--- START OF Supplied material ---

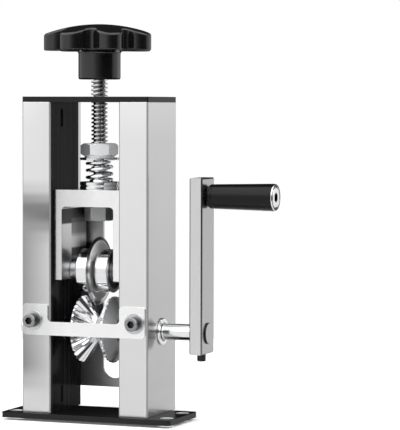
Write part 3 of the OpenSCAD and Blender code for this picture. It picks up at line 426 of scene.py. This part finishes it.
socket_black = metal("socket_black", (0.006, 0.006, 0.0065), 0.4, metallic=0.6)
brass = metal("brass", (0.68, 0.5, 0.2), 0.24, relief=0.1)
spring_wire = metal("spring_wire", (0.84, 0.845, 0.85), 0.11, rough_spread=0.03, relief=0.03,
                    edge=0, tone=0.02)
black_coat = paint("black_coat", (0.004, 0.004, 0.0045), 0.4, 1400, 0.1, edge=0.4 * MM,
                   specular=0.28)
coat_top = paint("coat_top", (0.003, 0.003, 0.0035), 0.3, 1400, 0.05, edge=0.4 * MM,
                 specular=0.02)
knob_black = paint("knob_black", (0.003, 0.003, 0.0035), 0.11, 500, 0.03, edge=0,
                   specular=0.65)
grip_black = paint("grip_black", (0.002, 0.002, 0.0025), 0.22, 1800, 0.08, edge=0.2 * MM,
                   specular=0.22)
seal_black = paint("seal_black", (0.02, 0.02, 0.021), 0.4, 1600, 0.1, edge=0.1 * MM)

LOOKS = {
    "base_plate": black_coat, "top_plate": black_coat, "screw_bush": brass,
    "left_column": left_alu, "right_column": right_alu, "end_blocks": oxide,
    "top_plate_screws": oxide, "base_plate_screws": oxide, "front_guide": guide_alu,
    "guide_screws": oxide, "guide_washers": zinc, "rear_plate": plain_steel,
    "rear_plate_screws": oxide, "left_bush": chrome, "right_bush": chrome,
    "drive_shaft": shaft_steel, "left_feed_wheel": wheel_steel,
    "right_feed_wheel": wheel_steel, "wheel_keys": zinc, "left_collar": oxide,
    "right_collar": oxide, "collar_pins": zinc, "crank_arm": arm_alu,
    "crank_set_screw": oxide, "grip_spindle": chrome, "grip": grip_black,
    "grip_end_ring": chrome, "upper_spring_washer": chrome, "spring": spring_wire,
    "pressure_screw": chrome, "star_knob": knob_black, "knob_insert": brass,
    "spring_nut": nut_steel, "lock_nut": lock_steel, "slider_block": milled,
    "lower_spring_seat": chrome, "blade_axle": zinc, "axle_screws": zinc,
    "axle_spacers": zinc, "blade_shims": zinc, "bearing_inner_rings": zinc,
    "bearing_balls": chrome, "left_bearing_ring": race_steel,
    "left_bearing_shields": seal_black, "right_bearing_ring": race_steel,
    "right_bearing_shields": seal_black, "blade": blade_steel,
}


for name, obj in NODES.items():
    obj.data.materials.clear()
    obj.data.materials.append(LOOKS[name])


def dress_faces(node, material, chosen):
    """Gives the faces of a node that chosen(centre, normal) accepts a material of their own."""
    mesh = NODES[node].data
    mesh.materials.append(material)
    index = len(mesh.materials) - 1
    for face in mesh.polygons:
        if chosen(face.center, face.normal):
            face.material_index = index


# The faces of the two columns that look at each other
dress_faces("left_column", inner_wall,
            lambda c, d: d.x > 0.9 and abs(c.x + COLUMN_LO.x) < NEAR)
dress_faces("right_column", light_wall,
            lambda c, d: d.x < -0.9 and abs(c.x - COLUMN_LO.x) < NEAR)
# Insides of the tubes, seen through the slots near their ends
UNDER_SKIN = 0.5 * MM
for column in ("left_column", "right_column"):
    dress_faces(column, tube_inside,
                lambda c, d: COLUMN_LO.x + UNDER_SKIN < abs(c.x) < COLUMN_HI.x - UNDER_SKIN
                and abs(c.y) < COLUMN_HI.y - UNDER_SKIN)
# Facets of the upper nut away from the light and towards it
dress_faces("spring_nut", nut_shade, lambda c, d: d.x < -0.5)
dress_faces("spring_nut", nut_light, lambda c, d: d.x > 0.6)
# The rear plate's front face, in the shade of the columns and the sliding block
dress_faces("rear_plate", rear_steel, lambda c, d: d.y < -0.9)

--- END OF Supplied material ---
--- START OF Supplied material ---

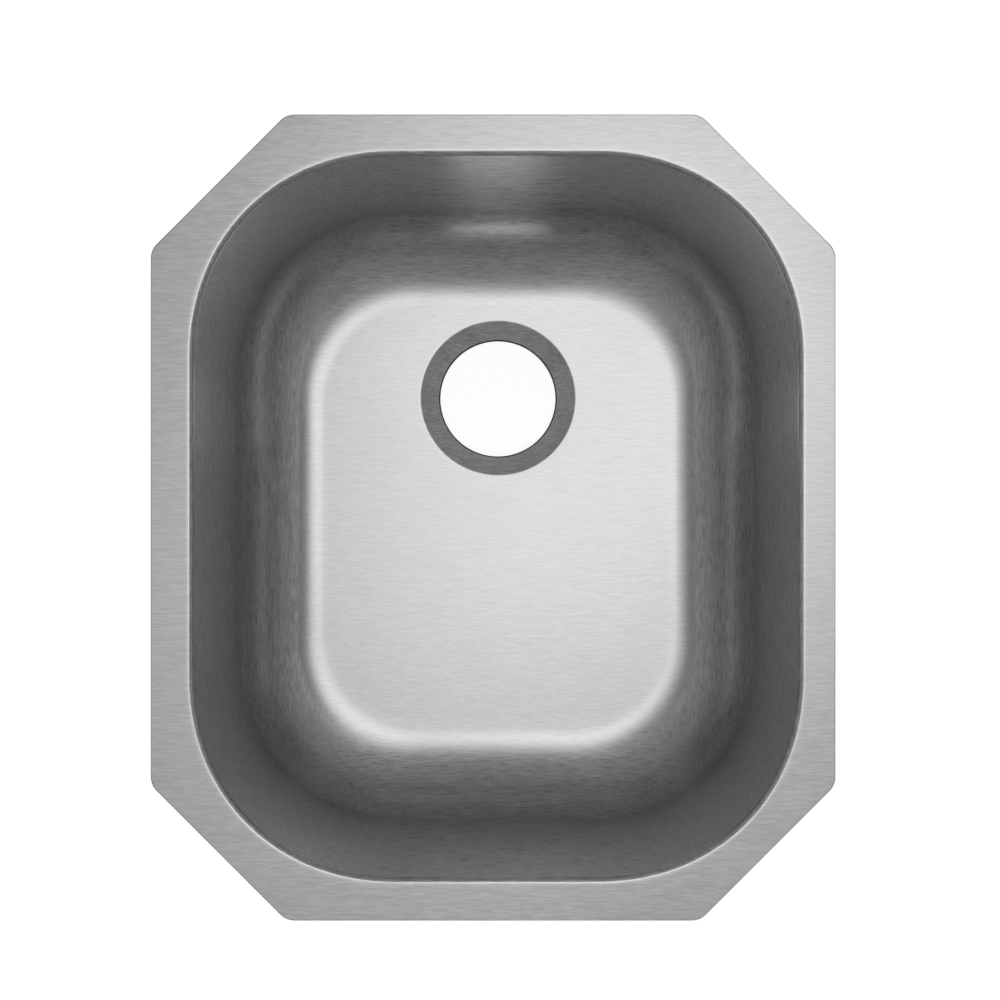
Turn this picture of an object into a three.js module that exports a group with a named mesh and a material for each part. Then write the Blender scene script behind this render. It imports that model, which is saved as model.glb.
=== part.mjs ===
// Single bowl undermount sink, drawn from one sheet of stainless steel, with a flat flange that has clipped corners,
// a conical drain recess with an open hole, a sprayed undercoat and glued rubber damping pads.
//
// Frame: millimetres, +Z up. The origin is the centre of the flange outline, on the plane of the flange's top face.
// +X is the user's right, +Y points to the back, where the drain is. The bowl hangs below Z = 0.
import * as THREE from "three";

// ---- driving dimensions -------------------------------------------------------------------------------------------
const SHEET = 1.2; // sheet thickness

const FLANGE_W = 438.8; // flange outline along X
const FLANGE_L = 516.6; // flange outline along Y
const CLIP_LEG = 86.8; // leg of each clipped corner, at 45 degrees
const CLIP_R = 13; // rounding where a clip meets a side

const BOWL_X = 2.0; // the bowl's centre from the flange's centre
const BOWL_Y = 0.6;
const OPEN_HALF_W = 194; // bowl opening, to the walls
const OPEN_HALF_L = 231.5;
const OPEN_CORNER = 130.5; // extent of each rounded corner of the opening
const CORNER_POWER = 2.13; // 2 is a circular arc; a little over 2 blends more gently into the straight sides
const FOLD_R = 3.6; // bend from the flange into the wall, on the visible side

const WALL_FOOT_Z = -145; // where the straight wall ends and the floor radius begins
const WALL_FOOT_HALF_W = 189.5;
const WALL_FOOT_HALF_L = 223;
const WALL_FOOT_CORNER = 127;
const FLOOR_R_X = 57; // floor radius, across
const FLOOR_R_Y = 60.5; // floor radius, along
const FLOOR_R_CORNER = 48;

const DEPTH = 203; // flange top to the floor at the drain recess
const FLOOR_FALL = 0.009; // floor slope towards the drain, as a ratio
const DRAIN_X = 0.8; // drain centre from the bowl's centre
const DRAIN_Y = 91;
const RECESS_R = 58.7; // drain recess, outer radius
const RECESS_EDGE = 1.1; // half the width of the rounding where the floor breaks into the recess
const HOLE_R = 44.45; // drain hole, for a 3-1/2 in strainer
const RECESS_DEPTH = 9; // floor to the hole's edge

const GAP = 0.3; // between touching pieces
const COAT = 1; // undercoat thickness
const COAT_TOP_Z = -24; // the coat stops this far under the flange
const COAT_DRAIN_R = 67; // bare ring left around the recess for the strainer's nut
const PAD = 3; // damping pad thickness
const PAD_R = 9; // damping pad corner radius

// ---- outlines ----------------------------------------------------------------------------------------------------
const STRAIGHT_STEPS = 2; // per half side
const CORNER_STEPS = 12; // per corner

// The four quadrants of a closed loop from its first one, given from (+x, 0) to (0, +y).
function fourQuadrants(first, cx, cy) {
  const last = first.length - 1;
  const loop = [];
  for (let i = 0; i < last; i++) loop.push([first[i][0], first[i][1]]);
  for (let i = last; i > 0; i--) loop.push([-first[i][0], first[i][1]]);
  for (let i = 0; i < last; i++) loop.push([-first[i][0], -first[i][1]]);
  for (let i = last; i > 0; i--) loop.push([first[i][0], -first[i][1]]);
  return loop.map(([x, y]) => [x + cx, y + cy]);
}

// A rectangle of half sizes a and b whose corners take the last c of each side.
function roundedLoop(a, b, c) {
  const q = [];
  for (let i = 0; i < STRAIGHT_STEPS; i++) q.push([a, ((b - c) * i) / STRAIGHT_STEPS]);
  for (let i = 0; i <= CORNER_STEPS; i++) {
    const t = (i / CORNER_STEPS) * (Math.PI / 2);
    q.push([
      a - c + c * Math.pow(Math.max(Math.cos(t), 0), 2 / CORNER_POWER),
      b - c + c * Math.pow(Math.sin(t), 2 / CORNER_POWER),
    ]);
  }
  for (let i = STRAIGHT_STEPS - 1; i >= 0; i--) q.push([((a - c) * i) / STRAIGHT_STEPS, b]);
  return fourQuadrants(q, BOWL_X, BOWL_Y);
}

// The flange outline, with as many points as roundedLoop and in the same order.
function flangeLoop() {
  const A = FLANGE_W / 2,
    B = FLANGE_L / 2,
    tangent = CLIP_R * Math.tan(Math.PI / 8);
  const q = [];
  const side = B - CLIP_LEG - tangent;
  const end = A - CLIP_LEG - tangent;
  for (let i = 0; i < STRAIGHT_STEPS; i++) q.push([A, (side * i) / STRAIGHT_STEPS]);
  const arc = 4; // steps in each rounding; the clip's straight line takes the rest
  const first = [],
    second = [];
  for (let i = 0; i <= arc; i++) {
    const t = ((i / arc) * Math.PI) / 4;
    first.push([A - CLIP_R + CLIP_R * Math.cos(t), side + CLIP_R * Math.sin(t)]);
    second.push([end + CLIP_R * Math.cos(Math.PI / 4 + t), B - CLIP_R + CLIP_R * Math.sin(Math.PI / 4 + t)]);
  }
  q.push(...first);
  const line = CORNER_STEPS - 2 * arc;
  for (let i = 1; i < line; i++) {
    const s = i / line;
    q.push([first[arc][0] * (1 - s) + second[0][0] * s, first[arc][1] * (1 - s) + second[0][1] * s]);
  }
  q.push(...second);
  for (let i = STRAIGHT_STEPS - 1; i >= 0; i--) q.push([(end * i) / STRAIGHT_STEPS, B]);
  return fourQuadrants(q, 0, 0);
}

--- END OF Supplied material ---
--- START OF Supplied material ---

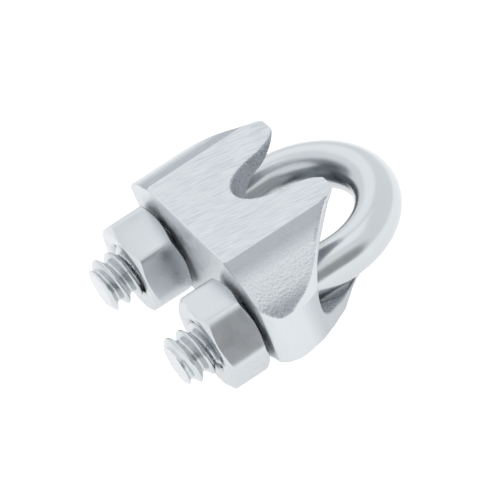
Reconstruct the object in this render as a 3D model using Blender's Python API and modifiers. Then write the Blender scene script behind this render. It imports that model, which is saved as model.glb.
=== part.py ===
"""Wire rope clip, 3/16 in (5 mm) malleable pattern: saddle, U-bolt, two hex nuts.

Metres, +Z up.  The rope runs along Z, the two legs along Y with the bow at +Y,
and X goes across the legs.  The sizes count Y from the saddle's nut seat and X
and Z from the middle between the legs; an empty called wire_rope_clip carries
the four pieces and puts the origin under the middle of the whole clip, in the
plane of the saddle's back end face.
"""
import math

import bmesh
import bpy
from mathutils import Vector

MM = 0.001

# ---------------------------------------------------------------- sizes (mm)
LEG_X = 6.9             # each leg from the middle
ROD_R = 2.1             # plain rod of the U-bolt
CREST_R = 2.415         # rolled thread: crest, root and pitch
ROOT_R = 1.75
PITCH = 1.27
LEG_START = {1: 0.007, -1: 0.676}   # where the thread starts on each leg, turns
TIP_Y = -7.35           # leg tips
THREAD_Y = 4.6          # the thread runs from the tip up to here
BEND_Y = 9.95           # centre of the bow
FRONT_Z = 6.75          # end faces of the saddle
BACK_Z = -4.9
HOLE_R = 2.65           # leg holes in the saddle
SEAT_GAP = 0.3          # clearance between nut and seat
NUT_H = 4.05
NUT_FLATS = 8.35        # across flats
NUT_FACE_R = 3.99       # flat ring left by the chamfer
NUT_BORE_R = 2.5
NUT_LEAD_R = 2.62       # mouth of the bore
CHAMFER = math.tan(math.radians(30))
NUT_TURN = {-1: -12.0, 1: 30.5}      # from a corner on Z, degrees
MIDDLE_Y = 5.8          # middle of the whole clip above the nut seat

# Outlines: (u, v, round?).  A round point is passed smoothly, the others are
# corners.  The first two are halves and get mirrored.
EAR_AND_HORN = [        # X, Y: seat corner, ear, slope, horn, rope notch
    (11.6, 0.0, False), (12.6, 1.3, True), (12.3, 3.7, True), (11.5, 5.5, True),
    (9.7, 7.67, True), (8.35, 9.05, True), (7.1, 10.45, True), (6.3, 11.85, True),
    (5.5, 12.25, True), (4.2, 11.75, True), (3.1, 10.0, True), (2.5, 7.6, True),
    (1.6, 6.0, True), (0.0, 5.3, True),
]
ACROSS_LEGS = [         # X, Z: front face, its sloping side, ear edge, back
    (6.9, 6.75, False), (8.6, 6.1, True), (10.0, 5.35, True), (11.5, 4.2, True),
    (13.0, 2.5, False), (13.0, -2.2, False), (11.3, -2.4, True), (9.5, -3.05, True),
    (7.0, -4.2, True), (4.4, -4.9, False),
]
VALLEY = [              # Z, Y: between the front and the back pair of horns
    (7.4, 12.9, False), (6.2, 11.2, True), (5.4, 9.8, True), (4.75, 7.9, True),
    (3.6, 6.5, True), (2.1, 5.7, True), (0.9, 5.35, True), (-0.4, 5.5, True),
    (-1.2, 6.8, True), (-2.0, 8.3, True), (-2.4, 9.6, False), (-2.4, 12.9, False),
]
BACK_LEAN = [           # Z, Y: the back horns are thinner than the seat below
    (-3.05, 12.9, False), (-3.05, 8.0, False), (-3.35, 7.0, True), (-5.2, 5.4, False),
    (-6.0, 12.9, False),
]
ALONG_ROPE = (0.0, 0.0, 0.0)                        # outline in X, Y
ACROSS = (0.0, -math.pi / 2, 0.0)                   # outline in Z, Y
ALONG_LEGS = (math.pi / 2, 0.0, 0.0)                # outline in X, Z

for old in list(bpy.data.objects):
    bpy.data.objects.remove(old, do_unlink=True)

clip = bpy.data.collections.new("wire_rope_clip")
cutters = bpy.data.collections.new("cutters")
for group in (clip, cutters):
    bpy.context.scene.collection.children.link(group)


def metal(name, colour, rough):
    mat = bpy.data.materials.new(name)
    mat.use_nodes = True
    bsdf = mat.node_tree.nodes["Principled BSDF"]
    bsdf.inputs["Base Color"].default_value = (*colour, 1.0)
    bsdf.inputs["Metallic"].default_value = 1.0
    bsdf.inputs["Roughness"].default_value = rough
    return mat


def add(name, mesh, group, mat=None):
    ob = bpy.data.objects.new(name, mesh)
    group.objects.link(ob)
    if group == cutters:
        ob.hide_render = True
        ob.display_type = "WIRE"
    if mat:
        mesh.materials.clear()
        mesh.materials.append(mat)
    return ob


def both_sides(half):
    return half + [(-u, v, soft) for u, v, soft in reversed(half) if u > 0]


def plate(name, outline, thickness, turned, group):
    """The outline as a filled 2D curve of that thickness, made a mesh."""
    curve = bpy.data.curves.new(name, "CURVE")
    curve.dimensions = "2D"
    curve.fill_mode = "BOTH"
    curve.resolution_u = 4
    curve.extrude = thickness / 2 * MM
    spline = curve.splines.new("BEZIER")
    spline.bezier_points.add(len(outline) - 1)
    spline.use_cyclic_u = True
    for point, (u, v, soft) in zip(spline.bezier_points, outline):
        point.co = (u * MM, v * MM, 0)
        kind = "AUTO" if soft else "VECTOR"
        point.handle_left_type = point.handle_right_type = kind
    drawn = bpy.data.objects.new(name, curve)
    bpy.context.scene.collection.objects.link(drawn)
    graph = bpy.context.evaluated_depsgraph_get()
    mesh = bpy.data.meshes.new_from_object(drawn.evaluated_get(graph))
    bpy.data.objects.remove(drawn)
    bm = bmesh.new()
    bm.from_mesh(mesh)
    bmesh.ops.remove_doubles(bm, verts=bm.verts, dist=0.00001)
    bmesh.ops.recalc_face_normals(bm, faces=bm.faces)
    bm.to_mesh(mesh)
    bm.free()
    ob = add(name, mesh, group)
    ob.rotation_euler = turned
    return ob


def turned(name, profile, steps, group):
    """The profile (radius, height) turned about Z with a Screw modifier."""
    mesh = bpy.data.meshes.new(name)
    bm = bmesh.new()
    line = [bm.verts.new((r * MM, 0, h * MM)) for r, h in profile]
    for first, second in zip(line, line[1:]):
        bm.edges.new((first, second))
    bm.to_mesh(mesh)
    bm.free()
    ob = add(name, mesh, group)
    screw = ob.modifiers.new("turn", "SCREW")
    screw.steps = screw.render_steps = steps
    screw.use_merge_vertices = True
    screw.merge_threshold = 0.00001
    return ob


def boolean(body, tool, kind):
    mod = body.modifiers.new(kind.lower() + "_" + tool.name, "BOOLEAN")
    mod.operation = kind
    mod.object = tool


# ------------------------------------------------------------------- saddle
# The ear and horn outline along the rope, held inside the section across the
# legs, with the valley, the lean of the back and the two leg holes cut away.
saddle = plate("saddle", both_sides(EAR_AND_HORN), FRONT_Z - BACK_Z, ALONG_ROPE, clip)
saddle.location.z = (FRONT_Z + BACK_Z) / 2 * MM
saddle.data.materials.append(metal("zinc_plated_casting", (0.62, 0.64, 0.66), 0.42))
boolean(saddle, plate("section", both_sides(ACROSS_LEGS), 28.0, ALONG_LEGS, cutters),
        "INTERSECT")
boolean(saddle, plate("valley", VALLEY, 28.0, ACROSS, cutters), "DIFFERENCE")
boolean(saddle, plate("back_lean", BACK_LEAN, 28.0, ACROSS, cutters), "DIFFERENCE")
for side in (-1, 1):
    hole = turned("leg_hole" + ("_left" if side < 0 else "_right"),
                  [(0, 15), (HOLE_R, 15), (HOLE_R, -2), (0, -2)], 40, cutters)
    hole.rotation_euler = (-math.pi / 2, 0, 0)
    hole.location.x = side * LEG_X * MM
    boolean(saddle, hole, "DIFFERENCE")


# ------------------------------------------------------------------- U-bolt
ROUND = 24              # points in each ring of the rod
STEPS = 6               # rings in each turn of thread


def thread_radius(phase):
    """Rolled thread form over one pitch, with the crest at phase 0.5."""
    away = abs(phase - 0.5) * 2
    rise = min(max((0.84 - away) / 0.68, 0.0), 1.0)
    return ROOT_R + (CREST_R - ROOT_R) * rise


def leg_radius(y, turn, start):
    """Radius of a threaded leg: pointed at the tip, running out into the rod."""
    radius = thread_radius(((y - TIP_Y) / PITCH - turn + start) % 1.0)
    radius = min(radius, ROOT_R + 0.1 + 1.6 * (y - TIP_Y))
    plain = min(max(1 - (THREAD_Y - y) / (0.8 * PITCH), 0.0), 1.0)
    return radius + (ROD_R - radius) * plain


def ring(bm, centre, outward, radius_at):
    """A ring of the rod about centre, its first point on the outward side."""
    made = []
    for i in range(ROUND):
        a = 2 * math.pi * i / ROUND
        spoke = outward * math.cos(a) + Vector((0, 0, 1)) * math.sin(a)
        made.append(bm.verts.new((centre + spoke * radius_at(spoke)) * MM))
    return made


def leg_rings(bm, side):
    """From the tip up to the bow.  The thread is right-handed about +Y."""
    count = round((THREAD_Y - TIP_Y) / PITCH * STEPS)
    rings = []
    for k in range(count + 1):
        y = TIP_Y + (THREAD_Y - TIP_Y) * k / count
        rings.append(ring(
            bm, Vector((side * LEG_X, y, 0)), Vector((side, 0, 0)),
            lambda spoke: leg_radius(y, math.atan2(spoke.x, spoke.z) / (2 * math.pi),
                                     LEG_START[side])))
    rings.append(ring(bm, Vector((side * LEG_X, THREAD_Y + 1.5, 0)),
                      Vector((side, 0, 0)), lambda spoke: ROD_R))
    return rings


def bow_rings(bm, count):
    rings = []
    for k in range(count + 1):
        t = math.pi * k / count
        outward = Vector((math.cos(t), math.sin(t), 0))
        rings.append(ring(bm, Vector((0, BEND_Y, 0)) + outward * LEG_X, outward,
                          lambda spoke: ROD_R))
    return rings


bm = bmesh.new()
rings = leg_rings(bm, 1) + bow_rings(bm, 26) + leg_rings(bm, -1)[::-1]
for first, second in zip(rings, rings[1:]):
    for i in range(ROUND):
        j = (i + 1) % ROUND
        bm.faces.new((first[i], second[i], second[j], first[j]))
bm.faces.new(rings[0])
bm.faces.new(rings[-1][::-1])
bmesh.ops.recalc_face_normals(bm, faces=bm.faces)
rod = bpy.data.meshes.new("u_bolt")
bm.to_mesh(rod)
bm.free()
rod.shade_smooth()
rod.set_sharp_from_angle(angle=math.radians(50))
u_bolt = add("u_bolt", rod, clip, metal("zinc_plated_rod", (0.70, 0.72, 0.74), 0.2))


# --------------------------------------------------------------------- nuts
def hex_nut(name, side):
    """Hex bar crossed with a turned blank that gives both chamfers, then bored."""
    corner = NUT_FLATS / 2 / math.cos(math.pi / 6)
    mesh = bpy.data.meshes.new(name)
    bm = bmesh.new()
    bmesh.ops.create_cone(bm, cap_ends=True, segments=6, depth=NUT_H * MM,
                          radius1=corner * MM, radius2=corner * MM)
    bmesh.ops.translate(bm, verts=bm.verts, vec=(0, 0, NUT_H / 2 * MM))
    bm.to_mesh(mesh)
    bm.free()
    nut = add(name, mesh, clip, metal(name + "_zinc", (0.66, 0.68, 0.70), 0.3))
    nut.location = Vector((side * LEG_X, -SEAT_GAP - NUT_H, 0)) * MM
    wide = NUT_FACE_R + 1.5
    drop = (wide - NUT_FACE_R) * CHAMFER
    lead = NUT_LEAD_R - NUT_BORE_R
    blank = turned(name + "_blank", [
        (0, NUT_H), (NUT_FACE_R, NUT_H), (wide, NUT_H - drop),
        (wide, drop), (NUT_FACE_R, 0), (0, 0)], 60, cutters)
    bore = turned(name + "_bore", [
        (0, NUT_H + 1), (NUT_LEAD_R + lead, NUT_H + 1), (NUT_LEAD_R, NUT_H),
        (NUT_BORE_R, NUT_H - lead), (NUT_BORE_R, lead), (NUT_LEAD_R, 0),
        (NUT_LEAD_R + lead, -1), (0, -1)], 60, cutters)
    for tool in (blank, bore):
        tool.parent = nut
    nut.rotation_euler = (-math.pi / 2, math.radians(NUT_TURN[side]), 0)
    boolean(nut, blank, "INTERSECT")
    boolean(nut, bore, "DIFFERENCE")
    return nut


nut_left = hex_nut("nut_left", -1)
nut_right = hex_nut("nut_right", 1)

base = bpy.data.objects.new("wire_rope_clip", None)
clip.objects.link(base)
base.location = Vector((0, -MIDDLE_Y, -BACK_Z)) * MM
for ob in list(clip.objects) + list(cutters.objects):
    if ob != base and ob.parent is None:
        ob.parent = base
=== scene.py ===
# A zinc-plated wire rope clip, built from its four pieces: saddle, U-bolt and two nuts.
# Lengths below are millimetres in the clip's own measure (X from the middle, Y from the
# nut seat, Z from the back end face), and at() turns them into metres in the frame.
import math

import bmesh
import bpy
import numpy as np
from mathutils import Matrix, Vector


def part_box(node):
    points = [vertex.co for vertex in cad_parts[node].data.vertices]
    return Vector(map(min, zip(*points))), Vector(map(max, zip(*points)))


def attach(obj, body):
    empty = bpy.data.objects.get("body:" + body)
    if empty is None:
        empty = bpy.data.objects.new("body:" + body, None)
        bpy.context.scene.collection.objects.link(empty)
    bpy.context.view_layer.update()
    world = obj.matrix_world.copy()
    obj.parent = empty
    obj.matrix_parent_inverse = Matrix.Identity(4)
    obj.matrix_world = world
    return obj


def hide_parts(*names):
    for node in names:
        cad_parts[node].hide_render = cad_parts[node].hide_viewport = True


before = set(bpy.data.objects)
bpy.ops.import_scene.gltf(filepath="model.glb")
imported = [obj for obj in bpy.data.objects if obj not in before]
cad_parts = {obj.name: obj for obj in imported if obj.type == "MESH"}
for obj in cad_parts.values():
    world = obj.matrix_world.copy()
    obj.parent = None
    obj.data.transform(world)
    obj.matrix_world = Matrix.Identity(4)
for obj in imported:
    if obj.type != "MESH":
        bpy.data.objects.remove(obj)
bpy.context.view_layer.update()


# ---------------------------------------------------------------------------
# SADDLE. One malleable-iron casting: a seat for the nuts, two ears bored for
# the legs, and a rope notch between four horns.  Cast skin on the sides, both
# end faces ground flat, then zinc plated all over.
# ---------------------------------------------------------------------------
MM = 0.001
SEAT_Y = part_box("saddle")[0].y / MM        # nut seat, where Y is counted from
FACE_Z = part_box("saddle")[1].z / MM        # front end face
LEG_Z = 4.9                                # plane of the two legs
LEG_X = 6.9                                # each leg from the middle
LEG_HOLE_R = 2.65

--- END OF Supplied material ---

> _Short task_: Above are records; repeat only the lines starting at the line with "base.location = Vector((0, -MIDDLE_Y, -BACK_Z))" and ending at the line with "if empty is", exactly as they appear, both included.

> _Output_:
base.location = Vector((0, -MIDDLE_Y, -BACK_Z)) * MM
for ob in list(clip.objects) + list(cutters.objects):
    if ob != base and ob.parent is None:
        ob.parent = base
=== scene.py ===
# A zinc-plated wire rope clip, built from its four pieces: saddle, U-bolt and two nuts.
# Lengths below are millimetres in the clip's own measure (X from the middle, Y from the
# nut seat, Z from the back end face), and at() turns them into metres in the frame.
import math

import bmesh
import bpy
import numpy as np
from mathutils import Matrix, Vector


def part_box(node):
    points = [vertex.co for vertex in cad_parts[node].data.vertices]
    return Vector(map(min, zip(*points))), Vector(map(max, zip(*points)))


def attach(obj, body):
    empty = bpy.data.objects.get("body:" + body)
    if empty is None:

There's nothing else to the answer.